JP Morgan is expanding into Africa and it could reshape the continent’s financial sector

JPMorgan Chase, the largest bank in the United States, is making a major move into Africa. With more than 4 trillion US dollars in assets globally, this is one of the most powerful financial institutions in the world. Now, it is opening new doors across Africa. Its expansion is beginning with Kenya and Côte d’Ivoire, where it has recently received approval to set up representative offices. Plans are in motion to enter more countries gradually.

CEO Jamie Dimon has confirmed that the bank intends to add one or two countries every few years. This is not a quick rollout. It is a long-term strategy. The goal is to serve governments, major businesses, and institutions, not regular retail customers. At this stage, JPMorgan is focusing on investment banking, treasury services, trade finance, and lending.

This expansion reflects confidence in Africa’s economic future. It also shows that global institutions now see Africa as a place where business can grow, not just as a region of risk or aid. But the impact of this move could go far beyond JPMorgan itself.

What This Means for Africa’s Financial System

JPMorgan’s arrival adds competition to Africa’s banking landscape. Local banks, pan-African financial groups, and other global players will need to improve their services to keep pace. As more clients seek complex financing solutions, global standards will become the benchmark.

This is important because many African economies are looking for better ways to manage large-scale infrastructure, energy, and trade projects. With JPMorgan present on the ground, they can now work with a trusted global institution directly within their own region.

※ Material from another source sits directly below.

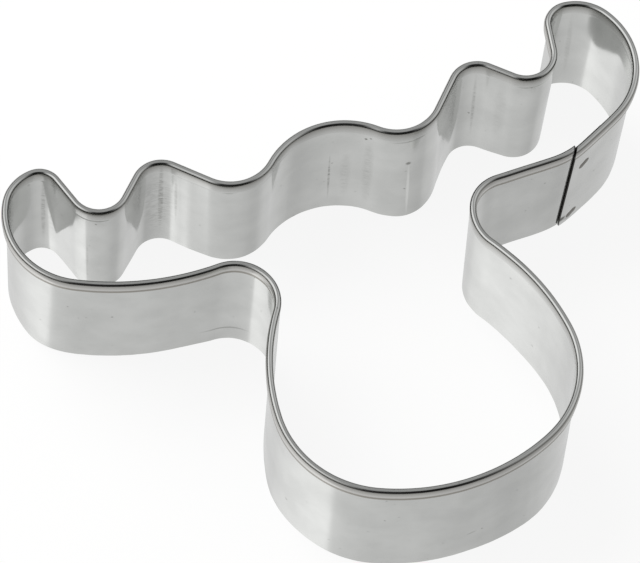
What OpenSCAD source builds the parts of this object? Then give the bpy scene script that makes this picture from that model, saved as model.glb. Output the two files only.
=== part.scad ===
// Cookie cutter in the outline of a moose's head, bent from one strip of tinplate.
// The strip stands on its plain cutting edge at z = 0. Its top is folded outwards into a rim.
// Its two ends lap under the right antler, held by two spot welds.
// X runs across the antlers, +Y points from the nose to the antlers. Sizes are in millimetres.

/* [Overall] */
// Width across the antlers, over the rims
span = 109; // [107.4:0.2:118.4]
// Length from the nose to the antler tops, over the rims
length = 77.8; // [74.4:0.2:86.4]
// Height from the cutting edge to the top of the rim
blade_h = 25.4; // [18:0.2:40]

/* [Sheet] */
// Thickness of the tinplate
sheet_t = 0.3; // [0.2:0.05:0.4]
// Height of the folded rim
rim_h = 2.3; // [1.6:0.1:4]
// Air left inside the fold
fold_gap = 0.5; // [0.3:0.05:0.7]

/* [Head] */
// Radius of the broad bend across the nose
nose_r = 34; // [30:0.5:44]
// Radius of the bend at each side of the nose
jaw_r = 17.4; // [15:0.2:19]
// Distance from the middle line to the jaw bend's centre
jaw_x = 6.9; // [5.5:0.1:8.5]
// Radius of the long bend up each cheek
cheek_r = 36; // [28:1:60]
// Radius of the bend between head and antler
notch_r = 7.3; // [6:0.1:8]
// Distance from the middle line to the notch bend's centre
notch_x = 23.8; // [22:0.2:26]
// Depth of the notch bend's centre below the antler tops
notch_drop = 32.8; // [31:0.2:35]

/* [Antlers] */
// Radius of the long bend under each antler
under_r = 44; // [32:1:70]
// Radius of the bend round the antler's outer side
heel_r = 12.5; // [11:0.1:14]
// Radius of the bend over the antler's outer corner
top_r = 6.5; // [5:0.1:8]
// Radius of the tight bend at the antler's inner corner
corner_r = 2.8; // [2:0.1:3.4]
// Direction of the sheet where the heel bend meets the top bend
heel_end = 119; // [110:1:130]
// Direction of the sheet where the top bend meets the inner corner
top_end = 176; // [160:1:185]
// Radius of the dip beside the antler's outer corner
outer_dip_r = 5.2; // [4:0.1:5.7]
// Distance from the antler's outer side to that dip's centre
outer_dip_in = 16.1; // [15.8:0.1:16.8]
// Depth of that dip's centre below the antler tops
outer_dip_drop = 5.6; // [4.8:0.1:6.2]
// Radius of the small lobe between the dips
lobe_r = 3.9; // [3:0.1:4.4]
// Distance from the antler's outer side to that lobe's centre
lobe_in = 25.7; // [25.3:0.1:27]
// Depth of that lobe's centre below the antler tops
lobe_drop = 8.9; // [8:0.1:10.5]

/* [Crown] */
// Radius of the inner dip beside the crown
inner_dip_r = 8; // [6.5:0.1:9]
// Distance from the middle line to that dip's centre
inner_dip_x = 14.4; // [13:0.1:15.2]
// Radius of the crown between the antlers
crown_r = 13; // [11:0.1:14.5]
// Depth of the crown's top below the antler tops
crown_drop = 7.6; // [6.6:0.1:9]

/* [Seam] */
// Distance from the antler's outer side to the end of the inner ply's rim
seam_in = 14.6; // [13.8:0.1:17]
// How far the inner ply runs on behind the outer ply
lap = 6; // [5:0.2:7]
// Air between the two plies of the lap
lap_gap = 0.1; // [0.05:0.05:0.3]
// How far the outer ply's end leans from top to bottom
end_lean = 1.5; // [0:0.1:2.4]
// How far the outer ply's rim is nipped back from its end
rim_nip = 0.6; // [0.4:0.1:1]
// How far the inner ply's lapped end stays below the rim's top
tongue_drop = 2; // [0.6:0.1:3]

/* [Spot welds] */
// Length of each weld mark
weld_l = 3; // [2:0.1:3.6]
// Width of each weld mark
weld_w = 2.1; // [1.2:0.1:2.4]
// Slope of each weld mark, in degrees
weld_tilt = 24; // [0:1:30]
// How far each weld mark is dented below the sheet
weld_dent = 0.05; // [0.02:0.01:0.1]
// Distance of the upper weld from the end of the inner ply's rim
upper_weld_in = 2.2; // [2:0.1:3]
// Depth of the upper weld below the rim's top
upper_weld_drop = 8.4; // [6:0.2:11]
// Distance of the lower weld from the end of the inner ply's rim
lower_weld_in = 1; // [0.8:0.1:2]
// Height of the lower weld above the cutting edge
lower_weld_h = 1.9; // [1.8:0.1:5]

/* [Hidden] */

// Most that the sheet turns, in degrees, or runs between two points of a bend
arc_step = 7;
arc_run = 2;
// Reach of a cutting solid past the sheet that it cuts
past = 1;
// Straights shorter than this have no length of their own
least_flat = 0.02;
tinplate = [0.72, 0.73, 0.72];
weld_grey = [0.45, 0.45, 0.45];

rim_w = 2 * sheet_t + fold_gap;
lap_step = sheet_t + lap_gap;
// Half width and length of the outline's inner face, before the lap's step is added
half_w = (span - lap_step) / 2 - rim_w;
inner_l = length - lap_step - 2 * rim_w;
// Middle of the overall box in the outline's own frame, whose y is 0 at the antler tops
box_middle = [lap_step / 2, (lap_step - inner_l) / 2];

// Unit vector to the left of a direction, which is the cutter's inside
function inward(a) = [-sin(a), cos(a)];
// Unit vector along a direction
function along(a) = [cos(a), sin(a)];
// Direction of a vector
function bearing(v) = atan2(v.y, v.x);
// Mirror image of a point across the middle line
function other_side(p) = [-p.x, p.y];
// Point at distance ra from a and rb from b, to the left of the way from a to b
function meet(a, ra, b, rb) =
    let (
        d = norm(b - a),
        u = (b - a) / d,
        run = (d * d + ra * ra - rb * rb) / (2 * d),
        across = sqrt(ra * ra - run * run)
    )
    a + run * u + across * [-u.y, u.x];

// Centres of the bends on the right-hand half
nose_c = [0, -inner_l + nose_r];
jaw_c = [jaw_x, nose_c.y - sqrt(pow(nose_r - jaw_r, 2) - jaw_x * jaw_x)];
notch_c = [notch_x, -notch_drop];
cheek_c = meet(jaw_c, cheek_r - jaw_r, notch_c, cheek_r + notch_r);
heel_to_top = (top_r - heel_r) * inward(heel_end);
top_to_corner = (corner_r - top_r) * inward(top_end);
heel_c = [half_w - heel_r, -corner_r - heel_to_top.y - top_to_corner.y];
top_c = heel_c + heel_to_top;
corner_c = top_c + top_to_corner;
under_c = meet(notch_c, under_r + notch_r, heel_c, under_r - heel_r);
outer_dip_c = [half_w - outer_dip_in, -outer_dip_drop];
lobe_c = [half_w - lobe_in, -lobe_drop];
crown_c = [0, -crown_drop - crown_r];
inner_dip_c = [inner_dip_x, crown_c.y + sqrt(pow(crown_r + inner_dip_r, 2) - inner_dip_x * inner_dip_x)];

// A bend is its centre and the radius of its inner face, below 0 where it turns clockwise.
function bend(c, r) = [c.x, c.y, r];
// The right antler's sheet lies one step further out than the left one's, up to its inner corner.
bends = [
    bend(under_c, under_r + lap_step),
    bend(heel_c, heel_r + lap_step),
    bend(top_c, top_r + lap_step),
    bend(corner_c, corner_r + lap_step),
    bend(outer_dip_c, -outer_dip_r),
    bend(lobe_c, lobe_r),
    bend(inner_dip_c, -inner_dip_r),
    bend(crown_c, crown_r),
    bend(other_side(inner_dip_c), -inner_dip_r),
    bend(other_side(lobe_c), lobe_r),
    bend(other_side(outer_dip_c), -outer_dip_r),
    bend(other_side(corner_c), corner_r),
    bend(other_side(top_c), top_r),
    bend(other_side(heel_c), heel_r),
    bend(other_side(under_c), under_r),
    bend(other_side(notch_c), -notch_r),
    bend(other_side(cheek_c), cheek_r),
    bend(other_side(jaw_c), jaw_r),
    bend(nose_c, nose_r),
    bend(jaw_c, jaw_r),
    bend(cheek_c, cheek_r),
    bend(notch_c, -notch_r),
    bend(under_c, under_r)
];
last = len(bends) - 1;

// Direction of the flat sheet that leaves bend a and reaches bend b
function between(a, b) =
    let (d = [b.x - a.x, b.y - a.y])
    bearing(d) - asin(max(-1, min(1, (b.z - a.z) / norm(d))));
// Direction of the sheet where the bend under the right antler crosses a given x
function under_heading(x) = asin((x - under_c.x) / under_r);
// Angle that a length of sheet takes up on that bend
function under_turn(l) = l / under_r * 180 / PI;

seam_a = under_heading(half_w - seam_in);
ply_start_a = seam_a - under_turn(end_lean);
ply_rim_a = seam_a + under_turn(rim_nip);
tongue_end_a = seam_a + under_turn(lap);

// Direction of the sheet before each bend, and after the last
headings = [
    ply_rim_a,
    for (i = [0 : last - 1]) between(bends[i], bends[i + 1]),
    seam_a
];
// Point on a bend's inner face where the sheet has direction a
function on_bend(b, a) = [b.x, b.y] - b.z * inward(a);
// Turn from direction a to direction b the way that the bend goes
function turn(b, from, to) = b.z > 0 ? (to - from + 720) % 360 : (from - to + 720) % 360;

// Stations along a bend, each a point of the inner face and the sheet's direction there
function stations(b, from, to, first = 0) =
    let (
        angle = turn(b, from, to),
        n = ceil(max(angle / arc_step, abs(b.z) * angle * PI / 180 / arc_run))
    )
    [
        for (i = [first : n])
            let (a = from + sign(b.z) * angle * i / n)
            [on_bend(b, a), a]
    ];
// 1 where bend i starts at the very point where the bend before it ends, 0 where a flat joins them
function shares_point(i) =
    i > 0 && norm(on_bend(bends[i], headings[i]) - on_bend(bends[i - 1], headings[i])) < least_flat ? 1 : 0;

// Stations of the rimmed stretch, of the outer ply's end before it and of the tongue after it
rimmed_run = [
    for (i = [0 : last])
        each stations(bends[i], headings[i], headings[i + 1], shares_point(i))
];
outer_ply_run = concat(stations(bends[0], ply_start_a, ply_rim_a), [rimmed_run[1]]);
tongue_run = stations(bends[last], seam_a, tongue_end_a);
// The sheet from the nipped rim right round to the tongue's end
sheet_run = concat(rimmed_run, [for (i = [1 : len(tongue_run) - 1]) tongue_run[i]]);

// A run of stations drawn out by a length at both ends
function drawn_out(run, l) =
    let (n = len(run) - 1)
    concat(
        [[run[0][0] - l * along(run[0][1]), run[0][1]]],
        run,
        [[run[n][0] + l * along(run[n][1]), run[n][1]]]
    );
// Line beside a run, at an offset outwards from the inner face
function beside(run, out) = [for (s = run) s[0] - out * inward(s[1])];

// Upright ribbon along a run, from offset a to offset b outwards and from height low to height high
module ribbon(run, a, b, low, high) {
    there = beside(run, a);
    back = beside(run, b);
    translate([0, 0, low])
        linear_extrude(height = high - low)
            polygon(concat(there, [for (i = [len(back) - 1 : -1 : 0]) back[i]]));
}

// Draws in the plane that touches the right antler's underside where the sheet has direction a.
// There x runs along the sheet, y is the height, and z runs outwards from the inner face.
module on_underside(a) {
    p = on_bend(bends[last], a);
    translate([p.x, p.y, 0])
        rotate([90, 0, a])
            children();
}

// The sheet's wall, whose end behind the outer ply is trimmed below the rim
module wall() {
    difference() {
        ribbon(sheet_run, 0, sheet_t, 0, blade_h);
        ribbon(tongue_run, -past, sheet_t + lap_gap / 2, blade_h - tongue_drop, blade_h + past);
    }
}

// The folded rim: a thick ribbon with the fold's slot cut up into it
module rim() {
    difference() {
        ribbon(rimmed_run, 0, rim_w, blade_h - rim_h, blade_h);
        ribbon(
            drawn_out(rimmed_run, rim_nip / 3),
            sheet_t, rim_w - sheet_t, blade_h - rim_h - past, blade_h - sheet_t
        );
    }
}

// The outer ply's end, whose cut edge leans and stops below the other end's rim
module outer_ply_end() {
    difference() {
        ribbon(outer_ply_run, 0, sheet_t, 0, blade_h - rim_h - lap_gap);
        on_underside(ply_start_a)
            linear_extrude(height = lap_step + sheet_t + past)
                polygon([[0, 0], [-past, -past], [-past, blade_h + past], [end_lean, blade_h]]);
    }
}

// Oval slug square to the sheet, through both plies, from offset a to offset b
module weld_slug(distance, height, a, b) {
    flat = weld_l - weld_w;
    on_underside(seam_a + under_turn(distance))
        translate([0, height, a])
            rotate([0, 0, weld_tilt])
                linear_extrude(height = b - a) {
                    square([flat, weld_w], center = true);
                    for (side = [-1, 1]) translate([side * flat / 2, 0]) circle(d = weld_w, $fn = 48);
                }
}

module upper_slug(a, b) {
    weld_slug(upper_weld_in, blade_h - upper_weld_drop, a, b);
}

module lower_slug(a, b) {
    weld_slug(lower_weld_in, lower_weld_h, a, b);
}

module in_place() {
    translate([-box_middle.x, -box_middle.y, 0]) children();
}

module cutter_strip() {
    color(tinplate)
        in_place()
            difference() {
                union() {
                    wall();
                    rim();
                    outer_ply_end();
                }
                upper_slug(-past, lap_step + sheet_t + past);
                lower_slug(-past, lap_step + sheet_t + past);
            }
}

module spot_weld_upper() {
    color(weld_grey) in_place() upper_slug(weld_dent, lap_step + sheet_t - weld_dent);
}

module spot_weld_lower() {
    color(weld_grey) in_place() lower_slug(weld_dent, lap_step + sheet_t - weld_dent);
}

cutter_strip();
spot_weld_upper();
spot_weld_lower();
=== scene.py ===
"""Looks of a bent-strip cookie cutter in the outline of a moose's head.

The cutter is one strip of tinplate, folded over at the top into a rim and lapped under one antler,
where two spot welds hold its ends. The strip is modelled here as a real folded sheet: a profile
carried along the outline's run. Lengths in the classes are millimetres and become metres in the mesh.
"""

import logging
import math
from dataclasses import dataclass, field
from enum import IntEnum

import bpy
import numpy as np
from mathutils import Matrix, Vector


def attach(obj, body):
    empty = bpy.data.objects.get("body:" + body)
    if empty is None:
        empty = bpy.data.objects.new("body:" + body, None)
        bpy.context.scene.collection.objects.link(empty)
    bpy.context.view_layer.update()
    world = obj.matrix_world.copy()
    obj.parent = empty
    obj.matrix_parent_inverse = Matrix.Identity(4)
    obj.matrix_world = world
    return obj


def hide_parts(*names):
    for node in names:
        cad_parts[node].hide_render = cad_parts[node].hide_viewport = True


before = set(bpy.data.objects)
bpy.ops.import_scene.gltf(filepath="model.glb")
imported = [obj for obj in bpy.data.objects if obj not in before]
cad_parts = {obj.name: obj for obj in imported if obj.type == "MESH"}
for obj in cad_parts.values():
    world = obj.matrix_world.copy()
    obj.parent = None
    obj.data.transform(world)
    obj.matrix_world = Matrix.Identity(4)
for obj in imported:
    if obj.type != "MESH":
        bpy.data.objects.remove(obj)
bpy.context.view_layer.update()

MM = 0.001
SHARP_EDGE = 40.0
SHEET = 0.3
RIM_WIDTH = 1.1
LAP_GAP = 0.1
LOG = logging.getLogger("cookie_cutter")
Tree = bpy.types.NodeTree
Socket = bpy.types.NodeSocket


class Surface(IntEnum):
    """Material slots of the strip's mesh."""

    TINNED = 0
    # Cut faces and the plugs at the rim's ends: near black, bare steel darkened further as painted shade of
    # the seam's gap and the rim's notch.
    CUT = 1
    # The hem's lip: tinned sheet painted darker, painted shade of the line under the hem.
    HEM_LIP_SHADE = 2


def inward(heading: np.ndarray) -> np.ndarray:
    """Unit vectors to the left of the headings, which is the cutter's inside."""
    return np.stack([-np.sin(heading), np.cos(heading)], axis=-1)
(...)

For example, Nigeria recently issued a 2.2 billion US dollar Eurobond. This kind of transaction has typically been handled from financial centers like London or New York. But with JPMorgan building local offices, future deals could be structured and closed right in Lagos or Nairobi. That means more local participation, more skills transfer, and better terms for African clients.

JPMorgan has also taken part in recent financing deals that show both the opportunity and the risk. In 2024, the bank helped Angola raise 1 billion US dollars through a complex financial instrument. The cost was just under 9 percent, which was attractive. But when Angola’s bond prices fell, a margin call of 200 million dollars followed. This kind of event shows that sophisticated finance also brings exposure to market volatility.

First, Africa is growing. Many countries are urbanizing rapidly. Governments are spending more on roads, energy, digital infrastructure, and health. These projects need financing, and local banks often do not have the capacity to handle them alone. African businesses are becoming more ambitious. They are trading across borders, expanding into new markets, and investing in technology. They need treasury services, trade finance, and global banking partners. Also, global investors are looking for new markets. Interest rates in developed countries are no longer as low as they were, but the search for growth continues. Africa offers higher returns in many sectors—if the risks can be managed.

JPMorgan believes that being physically present in African markets gives it an edge. It allows the bank to understand local rules, build relationships, and spot opportunities early. The bank’s strategy is not to rush but to grow steadily by offering high-level services to large clients.

For this expansion to benefit Africa broadly, governments need to improve transparency and regulation. Banking laws must support global operations while protecting national interests. Licensing should be clear and efficient. Capital markets must be better managed. These changes will attract more global financial institutions and help local firms grow. African central banks also need to stay focused on monetary stability. Investors need to know that exchange rates, interest rates, and inflation are under control. When countries manage these well, global banks are more likely to increase their operations.